At the time I posted my comments, I had missed the comments of Nathan Newman posted three days earlier. He had picked up some facts that I had missed, specifically that:
- Segal, a local retired electrical engineer, [had bought] up a bunch of abandoned industrial property in Union Township for $1.5 million. He [lobbied] the local government to rezone the land for residential development, which will instantly make him rich, since what was low-value land becomes instantly more valuable with the zoning change.
- The city [demanded] that as a condition of making Segal rich that he agree to various conditions, including working with developers picked by the Township, possibly for public interested reasons, more probably to share the economic booty from the zoning change with their political supporters.

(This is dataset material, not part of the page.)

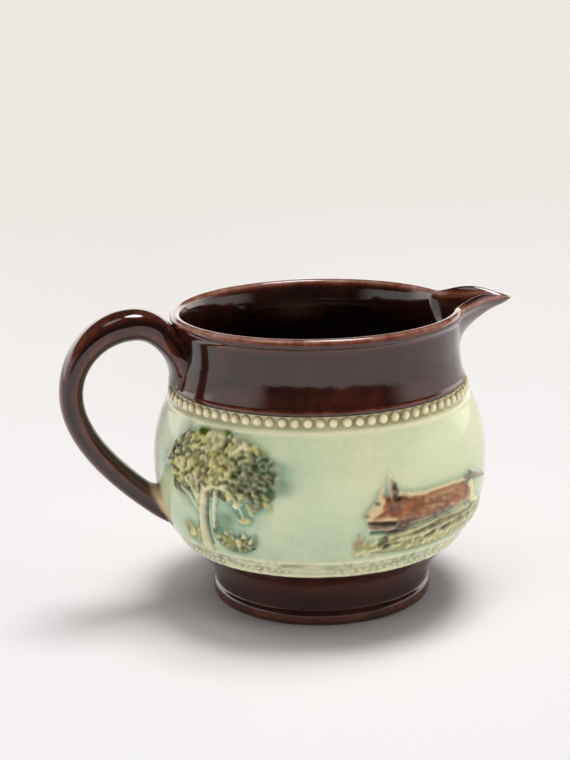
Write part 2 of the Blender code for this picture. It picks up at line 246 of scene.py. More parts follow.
@dataclass(frozen=True)
class NodeMaker:
    """Adds shader nodes to one material's or world's tree."""

    tree: bpy.types.NodeTree

    def add(self, kind: str, settings: dict | None = None, out: int | str = 0,
            stops: tuple = (), **links: object) -> bpy.types.NodeSocket:
        """Add a node, set its properties and feed its inputs.

        Args:
            kind: the node's class, without the words ShaderNode.
            settings: the node's own properties.
            out: the output that is wanted, by name or place.
            stops: places and colours, for a ramp.
            links: inputs, as feed takes them.

        Returns:
            The wanted output.
        """
        node = self.tree.nodes.new("ShaderNode" + kind)
        for name, value in (settings or {}).items():
            setattr(node, name, value)
        for _ in stops[2:]:
            node.color_ramp.elements.new(0.5)
        for i, (along, colour) in enumerate(stops):
            node.color_ramp.elements[i].position = along
            node.color_ramp.elements[i].color = settled(colour)
        self.feed(node, **links)
        return node.outputs[out]

    def feed(self, node: bpy.types.Node, **links: object) -> None:
        """Feed a node's inputs.

        Args:
            node: the node.
            links: input name, with spaces as underscores, to a socket, a hex colour or a plain
                value. A name of in and a digit is that input by its place.
        """
        for name, value in links.items():
            socket = node.inputs[int(name[2:]) if name[2:].isdigit() else name.replace("_", " ")]
            if isinstance(value, bpy.types.NodeSocket):
                self.tree.links.new(value, socket)
            else:
                socket.default_value = settled(value)

    def speckle(self, size_mm: float, detail: float, tall: float = 1.0) -> bpy.types.NodeSocket:
        """Make a cloudy pattern of a real size, drawn out upward by tall."""
        where = self.add("TexCoord", out="Object")
        scaled = self.add("Mapping", Vector=where, Scale=(1.0, 1.0, 1.0 / tall))
        return self.add("TexNoise", Vector=scaled, Scale=1.0 / (size_mm * MM), Detail=detail,
                        Roughness=0.55)

    def uneven(self, *layers: tuple[float, float, float]) -> bpy.types.NodeSocket:
        """Stack unevenness, each layer a speckle's size and detail and a depth, in mm."""
        under = {}
        for size_mm, detail, depth_mm in layers:
            under["Normal"] = self.add("Bump", Height=self.speckle(size_mm, detail),
                                       Strength=1.0, Distance=depth_mm * MM, **under)
        return under["Normal"]


def new_material(name: str) -> tuple[bpy.types.Material, bpy.types.Node, NodeMaker]:
    """Start a material with a bare shader.

    Args:
        name: the material's name.

    Returns:
        The material, its shader node and a maker for more nodes.
    """
    material = bpy.data.materials.new(name)
    material.use_nodes = True
    return material, material.node_tree.nodes["Principled BSDF"], NodeMaker(material.node_tree)


@dataclass(frozen=True)
class TreacleGlaze:
    """Lead-bright treacle glaze, dipped and fired over brown stoneware.

    It pools nearly black, and where it drains off edges the red-brown body shows. Its palest,
    pinkish grey is also laid as painted highlight along the top of the rim, and with the darker
    colours as painted reflections and shade in bands round the handle. The eye sees soft long
    streaks under a wet, slightly uneven gloss.
    """

    name: str = "treacle_glaze_dipped"
    pooled: str = "#1c0e0b"
    middle: str = "#3d1a12"
    thin_glaze_and_painted_light: str = "#74402c"
    # The palest colour, where the glaze drains off rims, and also laid as painted highlight
    edge: str = "#b3948a"
    bleed: str = "#c4ab86"
    roughness: float = 0.04
    ior: float = 1.64
    streak_mm: float = 2.4
    cloud_mm: float = 8.0

    def build(self) -> bpy.types.Material:
        """Make the glaze's material."""
        material, shader, make = new_material(self.name)
        streak, cloud = make.speckle(self.streak_mm, 4.0, 4.0), make.speckle(self.cloud_mm, 3.0)
        thin_glaze_and_painted_light, runny = (make.add("Attribute", {"attribute_name": name}, "Fac")
                       for name in ("thin_glaze_and_painted_light", "bleed"))
        share = make.add("Math", TIMES_PLUS, in0=streak, in1=0.42, in2=thin_glaze_and_painted_light)
        share = make.add("Math", TIMES_PLUS, in0=cloud, in1=0.40, in2=share)
        share = make.add("Math", in0=share, in1=-0.32)
        colour = make.add("ValToRGB", None, "Color", (
            (0.0, self.pooled), (0.28, self.middle), (0.62, self.thin_glaze_and_painted_light), (1.0, self.edge)),
            Fac=share)
        make.feed(shader, IOR=self.ior,
                  Base_Color=make.add("Mix", BLEND, 2, in0=runny, in6=colour, in7=self.bleed),
                  Roughness=make.add("Math", TIMES_PLUS, in0=cloud, in1=0.08,
                                     in2=self.roughness),
                  Normal=make.uneven((9.0, 1.0, 0.16), (1.1, 2.0, 0.008)))
        return material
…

Let's be clear-- giving it to the original owner is not rewarding anything but dumb luck or shrewd political manipulation and lobbying prowess. And if we are rewarding the latter, then why complain if someone else with better political manipulation powers grabs the land?I'm not certain that I fully agree with Newman's political theory here, but the facts seem to support his view that this matter involves a sharp developer (Segal) who attempted to benefit from the same sort of exercise of police power that underlies the Kelo decision. The Township, for its part, simply wanted to exercise that police power differently.
Of course-- and this is the key point -- we should want no one gaining financially from manipulation of the political process. Which is why people need to FOCUS on the economic payoff from zoning changes and the public should demand that WHOEVER develops land after a zoning change has to pay the public for the windfall from the zoning change.
I am in no position to determine whether that difference was totally benign (the development that the Township's preferred developers promised was more in line with the overall planning goals of the Township), partially benign (the Township's preferred developers simply offered the Township a a better economic return from the development), or outrageously malignant (the preferred developers got the deal due to a political payoff to a local political boss). But then neither are any of the other weblogs who commented on the story.
Last week, the Township canceled its plans to condemn the Schaefer Salt Site, as the Segal property is known. It gave as its reasons the costs of having to litigate the matter with Segal and the fact that it had too many other development irons in the fire. In another deal, for the development of a hotel, the Township had sold the land at a significantly reduced price and had given the developers large tax abatements. In response, Segal said "If the town gives us the same deal for the hotel, we'll give them $2 million -- five times what the town is selling it for -- and we'll take half of the tax abatement."
Of course, we now know the principle that Segal is attempting to vindicate. As the saying goes, now we're only dickering over the price.